Non-runners in accumulator and other multi-leg bets have a cascading effect. If one leg of your acca involves a dog that is withdrawn, that leg is treated as a non-runner and removed from the accumulator. The remaining legs continue, but the acca is restructured: a four-fold becomes a treble, a treble becomes a double, and so on.

This restructuring reduces the potential payout because one multiplying factor has been removed from the chain. A four-fold at combined odds of 40/1 might become a treble at 10/1 after the non-runner leg is removed. The remaining legs still need to win, but the total return is materially smaller.

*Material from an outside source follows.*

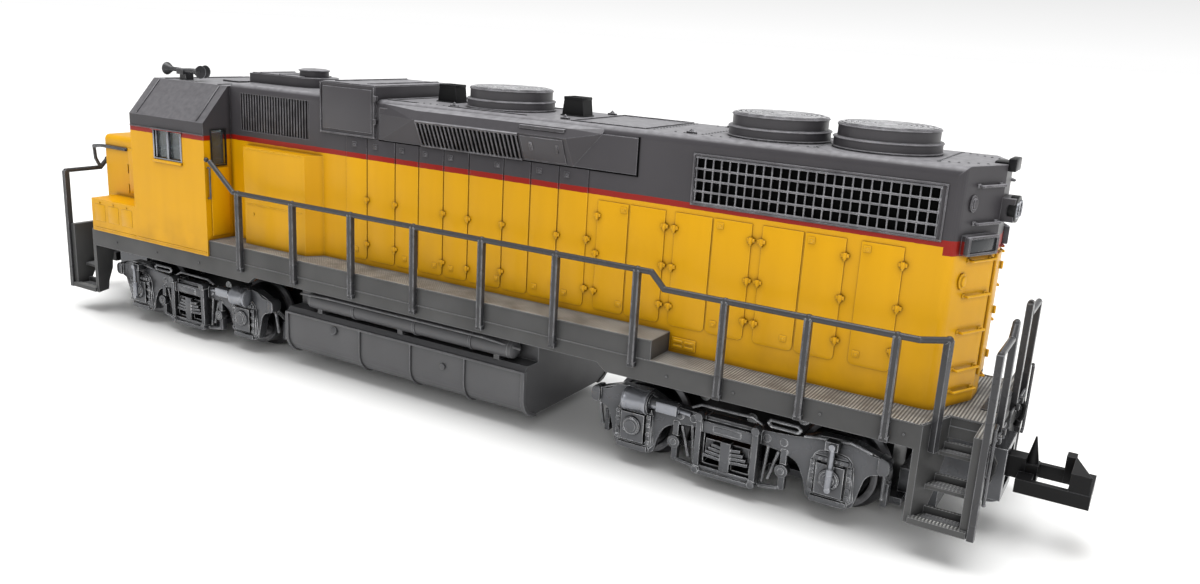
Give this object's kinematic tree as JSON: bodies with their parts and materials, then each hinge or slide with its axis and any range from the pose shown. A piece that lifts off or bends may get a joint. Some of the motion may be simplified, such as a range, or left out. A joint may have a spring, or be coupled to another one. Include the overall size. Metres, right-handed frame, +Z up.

Rule 4 deductions, if applicable, are applied to the remaining legs within the acca. If a non-runner in a different race triggers Rule 4 on one of your surviving legs, the deduction reduces the return on that leg and the reduced amount rolls forward through the accumulator. Multiple non-runners across different legs can compound the effect, leaving a winning acca with a significantly lower payout than originally anticipated.

For forecast and tricast bets, a non-runner voids the bet entirely if the withdrawn dog was one of your selections. If the withdrawn dog was not one of your selections, the bet stands but the forecast or tricast dividend is recalculated based on the reduced field. A five-runner forecast dividend is typically smaller than a six-runner one because the probability of any given combination has increased with fewer dogs in the field.

The Absent Runner Still Shapes the Race

A withdrawn dog does not just leave an empty trap. It reshapes the field, triggers a chain of bookmaker rules, and alters the dynamics of a race that was built around six runners. The dogs that remain face different traffic at the first bend, different pace dynamics through the middle of the race, and an adjusted market that may or may not reflect their true chances accurately.

You cannot prevent non-runners, and you cannot always predict them. What you can do is understand the settlement rules that apply, account for the possibility when assessing your staking, and recognise that a race with a vacant trap is a different proposition from the one you studied on the card that morning.